When selecting a plastic material for an application, the first step typically involves characterizing the application requirements that lead to the first “fork in the road decision.” Do I need an amorphous material or a crystalline material? So how does one characterize these two broad groups of materials in terms of performance?
CRYSTALLINE POLYMERS – are characterized by a 3-dimensional lattice structure with uniform intermolecular forces. The structure has a definitive influence on how the polymer will perform.
Crystalline polymers require significant heat energy to sever the intermolecular forces. Once this threshold of temperature is met, the polymer fully melts because of the uniform structure, such as the melting of an ice cube. Secondly, crystalline polymers are characterized as anisotropic.
This means that crystalline polymer properties differ depending on the direction measured. The thermal conductivity, mechanical strength and electrical conductivity are different depending on the direction of measure. Lastly, crystallinity decreases permeability due to the tight lattice structure and thus increases the resistance to chemical attack. Essentially, the fort wall is denser, thus protecting it from attack.

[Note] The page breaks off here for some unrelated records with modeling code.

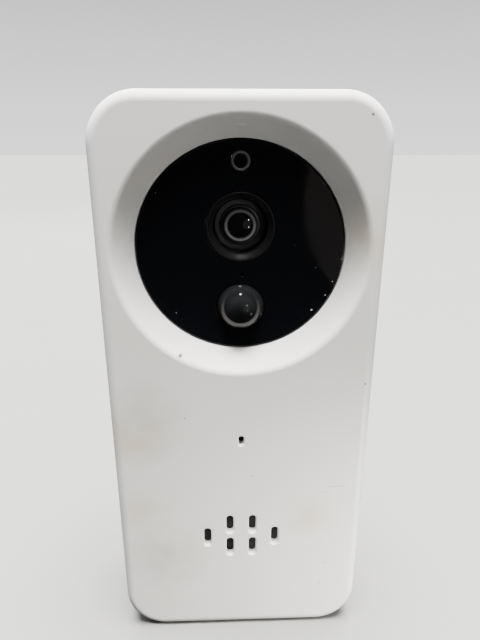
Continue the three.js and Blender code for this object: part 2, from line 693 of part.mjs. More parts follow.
piece('wall_plate', wallPlate(), greyPlastic());
piece('front_shell', frontShell(), whitePlastic());
piece('rear_housing', rearHousing(), whitePlastic());
piece('housing_seal', housingSeal(), rubber());
CASE_SCREWS.forEach(([x, z], i) => piece(`case_screw_${i + 1}`,
  screw(x, z, HEAD_SEAT + 0.1, CASE_SCREW), steel()));

piece('push_disc', pushDisc(), blackAcrylic());
piece('disc_carrier', discCarrier(), blackPlastic());
piece('lens_bezel', lensBezel(), blackPlastic());
piece('motion_dome', motionDome(), smokyDome());
piece('light_sensor_ring', lightSensorRing(), greyPlastic());
piece('light_pipe', lightPipe(), darkLens());
postPlaces().forEach((place, i) => piece(`return_spring_${i + 1}`, returnSpring(place), steel()));
piece('bell_switch_body', bellSwitchBody(), chipBlack());
piece('bell_switch_plunger', bellSwitchPlunger(), blackPlastic());

piece('main_board', mainBoard(), circuitBoard());
BOARD_SCREWS.forEach(([x, z], i) => piece(`board_screw_${i + 1}`,
  screw(x, z, BOARD_BACK + SOLDER, BOARD_SCREW), steel()));
piece('lens_holder', lensHolder(), blackPlastic());
piece('lens_barrel', lensBarrel(), blackPlastic());
piece('lens_glass', lensGlass(), darkLens());
piece('day_night_filter', dayNightFilter(), redGlass());
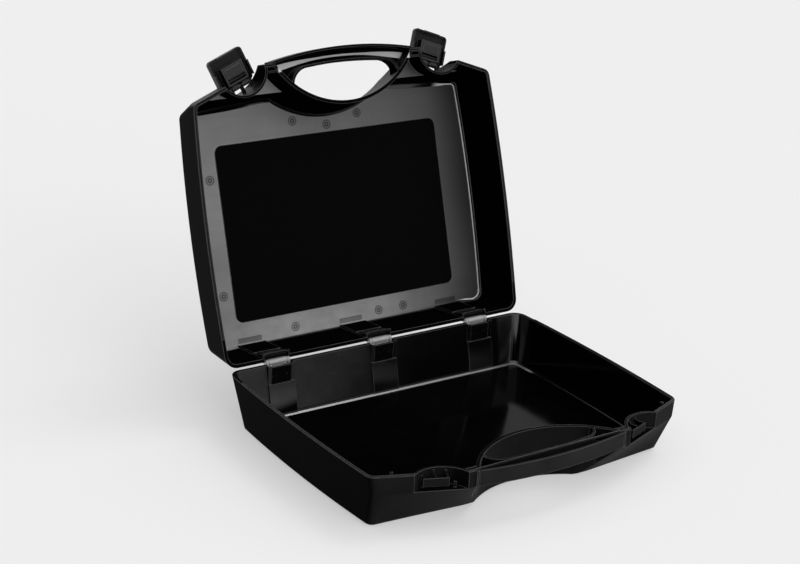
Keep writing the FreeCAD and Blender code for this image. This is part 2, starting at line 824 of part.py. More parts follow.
def latch_boss():
    """The hollow block inside a latch, with the plain field on its face and its ribs."""
    inner = latch_skin - latch_proud
    side = boss_half - boss_wall
    block = box(-boss_half, boss_half, inner - latch_skin / 2, boss_depth,
                -boss_bottom, boss_top)
    field_bottom = -boss_bottom + field_start
    recess_start = field_bottom + field_length + boss_wall
    recess = box(-side, side, inner, boss_depth + overrun, recess_start, boss_top - boss_wall)
    middle = (recess_start + boss_top - boss_wall) / 2
    rib = box(-side, side, inner, boss_depth - boss_wall,
              middle - rib_wall / 2, middle + rib_wall / 2)
    field = box(-field_half, field_half, boss_depth - boss_wall, boss_depth + field_rise,
                field_bottom, field_bottom + field_length)
    return [block.cut(recess), rib, field]


def latch_lip():
    """The lip that hooks below the catch plate."""
    bottom = -latch_drop + lip_inset
    return box(-lip_half, lip_half, latch_skin - latch_proud, lip_depth,
               bottom, bottom + lip_wall)


def latch_knuckles():
    """The two knuckles that turn on the pin, with the feet that join them to the boss."""
    inner = latch_skin - latch_proud
    knuckles = []
    for x0, x1 in ((-knuckle_end, -knuckle_start), (knuckle_start, knuckle_end)):
        knuckles.append(eye_plate(x0, x1, knuckle_radius, latch_root,
                                  inner - latch_skin / 2, knuckle_flats))
        knuckles.append(box(x0, x1, inner - latch_skin / 2, latch_side_depth,
                            boss_top - boss_wall, pivot_height - knuckle_radius / 2))
    return knuckles


def build_latch(hand):
    parts = [latch_cover(), latch_lip()] + latch_boss() + latch_knuckles()
    hole = pin_hole(latch_pin_radius + running_clearance, -latch_half, latch_half,
                    pivot_setback, pivot_height)
    latch = fused(parts).cut(hole)
    latch.rotate(point(0, pivot_setback, pivot_height), X_AXIS, -latch_open_angle)
    latch = on_shoulder(latch, hand)
    latch.translate(point(0, 0, base_height + seam_gap))
    return latch


def build_latch_pin(hand):
    pin = x_cylinder(latch_pin_radius, -lug_end, lug_end, pivot_setback, pivot_height)
    pin = on_shoulder(pin, hand)
    pin.translate(point(0, 0, base_height + seam_gap))
    return pin


def opened(shape):
    """Swings a shape of the lid from shut to open."""
    placed = shape.copy()
    placed.rotate(hinge_point, X_AXIS, -lid_open_angle)
    return placed


def main():
    os.makedirs("parts", exist_ok=True)
    nodes = {
        "base_shell": build_base_shell(),
        "lid_shell": opened(build_lid_shell()),
    }
    for name, x in (("left", -hinge_x), ("middle", 0), ("right", hinge_x)):
        nodes["hinge_base_leaf_" + name] = build_base_leaf(x)
        nodes["hinge_lid_leaf_" + name] = opened(build_lid_leaf(x))
        nodes["hinge_pin_" + name] = build_hinge_pin(x)
    for name, hand in (("left", LEFT), ("right", RIGHT)):
        nodes["latch_" + name] = opened(build_latch(hand))
        nodes["latch_pin_" + name] = opened(build_latch_pin(hand))
    for name, shape in nodes.items():
        shape.exportStep("parts/" + name + ".step")
        bounds = shape.BoundBox
        print(name, "solids", len(shape.Solids), "valid", shape.isValid(),
              "volume", round(shape.Volume),
              "box", [round(v, 1) for v in (bounds.XMin, bounds.XMax, bounds.YMin,
                                            bounds.YMax, bounds.ZMin, bounds.ZMax)])


main()
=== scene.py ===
import math

import bpy
from mathutils import Matrix, Vector


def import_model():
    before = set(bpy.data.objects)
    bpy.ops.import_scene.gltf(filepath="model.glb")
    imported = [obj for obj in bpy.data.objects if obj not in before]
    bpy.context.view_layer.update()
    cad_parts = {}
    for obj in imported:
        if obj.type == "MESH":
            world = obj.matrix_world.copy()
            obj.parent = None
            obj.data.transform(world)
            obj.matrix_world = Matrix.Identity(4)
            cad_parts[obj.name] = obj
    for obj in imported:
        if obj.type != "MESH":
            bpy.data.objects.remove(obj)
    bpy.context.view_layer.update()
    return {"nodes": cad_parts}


# The photograph's camera, in metres and degrees
CAMERA_PLACE = Vector((-1.0257, -1.4278, 0.8401))
CAMERA_YAW = 33.71
CAMERA_PITCH = 20.54
CAMERA_ROLL = 2.32
LENS_MM = 78.54
SENSOR_MM = 36.0

# Floor and background
BACKGROUND = (0.855, 0.855, 0.855, 1.0)
SHADOW_EASE = 0.5               # share of the floor that shows its plain colour
FLOOR_HALF_SIZE = 40.0

# Light. A direction's height goes from 0 at the horizon to 1 overhead.
LIGHT_LEVEL = 0.70              # brings the open floor to its own colour
SKY_ALONG_HEIGHT = (0.10, 0.85, 0.10, 1.25)     # from, to, strength there, strength here
SKY_ALONG_Y = (-0.6, 0.8, 1.20, 0.80)           # more comes from the front
# Soft patches: direction, angles in degrees to the full part and to the rim, strength
PATCHES = (((0.80, 0.15, 0.60), 18.0, 42.0, 0.8),
           ((0.50, 0.00, 0.87), 8.0, 14.0, 6.0),
           ((0.10, -0.90, 0.35), 14.0, 24.0, 4.2),
           ((0.10, -0.70, 0.70), 16.0, 42.0, 1.1),
           ((0.85, -0.35, 0.40), 15.0, 40.0, 1.2))

# Places on the case, in metres. Those of the lid are counted with the case shut.
# A pair gives the two sides of a soft border, from low to high.
HINGE = (0.0, 0.1475, 0.06315)
LID_OPEN_ANGLE = 106.7
KNUCKLE_RADIUS = (0.0048, 0.0051)
BASE_CENTRE = (0.0, -0.01, 0.032)
LID_CENTRE = (0.0, -0.01, 0.095)
OUTWARD_BLUR = 0.004            # between the faces that look in and those that look out
BASE_REAR_WALL_Y = (0.100, 0.110)
BASE_CORNER_LOW = (0.0031, 0.0034)      # the round between the base's walls and floor
BASE_CORNER_LINE = (0.0046, 0.0050)     # its painted highlight line is below this
BASE_CORNER_HIGH = (0.0064, 0.0074)
BASE_CORNER_LINE_Y = (0.09, 0.11)
BASE_GLINT_X = (0.162, 0.168)           # the upright rear right corner
BASE_GLINT_Y = (0.116, 0.122)
GRIP_Y = (-0.182, -0.180)
GRIP_X = (0.090, 0.091)
LID_FLOOR = 0.1243
LID_FLOOR_DEPTH = (0.0012, 0.0016)      # depths are counted from the lid's floor
LID_REAR_CURVE_DEPTH = (0.0044, 0.0050)
LID_REAR_CURVE_Y = (0.110, 0.118)
LID_CORNER_DEPTH = (0.0036, 0.0046)
LID_CORNER_TOP_DEPTH = (0.0, 0.0003)
# the right floor corner, where the painted highlight lines lie
LID_CORNER_LINE_X = (0.150, 0.165)
WEB_LEVEL = 0.0893
WEB_BLUR = (0.0008, 0.0012)
LATCH_PLATE_LEVEL = (0.0855, 0.0860)

# What part of a face's normal has to point one way: where it starts to count, and fully counts
FLAT_FACING = (0.90, 0.97)
STREAK_FACING = (0.90, 0.96)
WALL_FACING = (0.80, 0.90)
SIDE_FACING = (0.5, 0.9)
MEETING_FACING = (0.5, 0.8)
CURVE_FACING = (0.35, 0.45)
INNER_LINE_FACING = ((0.74, 0.80), (0.93, 0.96))    # a painted highlight line lies between its two pairs
OUTER_LINE_FACING = ((0.14, 0.20), (0.36, 0.42))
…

The degree of crystallinity of the polymer determines the polymer’s impact properties, such as notched Izod impact resistance, which is a test that relates to the ability to resist fracture. One interesting feature is that many crystalline polymers in their processed state have matrixes of both amorphous and crystalline zones within the polymer.
Often called semi-crystalline materials, a materials level of crystallinity is controlled in the polymerization process to engineer specific properties in materials such as PET and PEEK. A crystalline phase often dominates machinable PET, thus opaque in color; food packaging is often amorphous-dominated and thus clear.
AMORPHOUS POLYMERS – are characterized by having a disorganized pattern of polymers. The polymer chains are disoriented, random in length, and intertwined like a bowl of pasta. Amorphous comes from the Greek word for “shapeless.” The random structure has definite advantages in terms of properties.
Thermal, unlike crystalline materials that fully melt once the heat reaches a specific temperature, amorphous materials begin to soften as they reach a specific temperature. This is known as Tg or Glass Transition factor.
Pure amorphous materials tend to be clear. In fact, the greater the degree of crystallization in an amorphous material, the more opaque the material becomes. Amorphous materials are less prone to shrinkage as they cool.
They have less chemical resistance due to the loose polymer structure but are easier to bond and weld. Finally, amorphous materials are isotropic and thus have the same properties regardless of the direction tested.
THE MOST IMPORTANT STEP IN SELECTING THE OPTIMAL PLASTIC MATERIAL IS THE DETERMINATION OF CRYSTALLINE VS AMORPHOUS.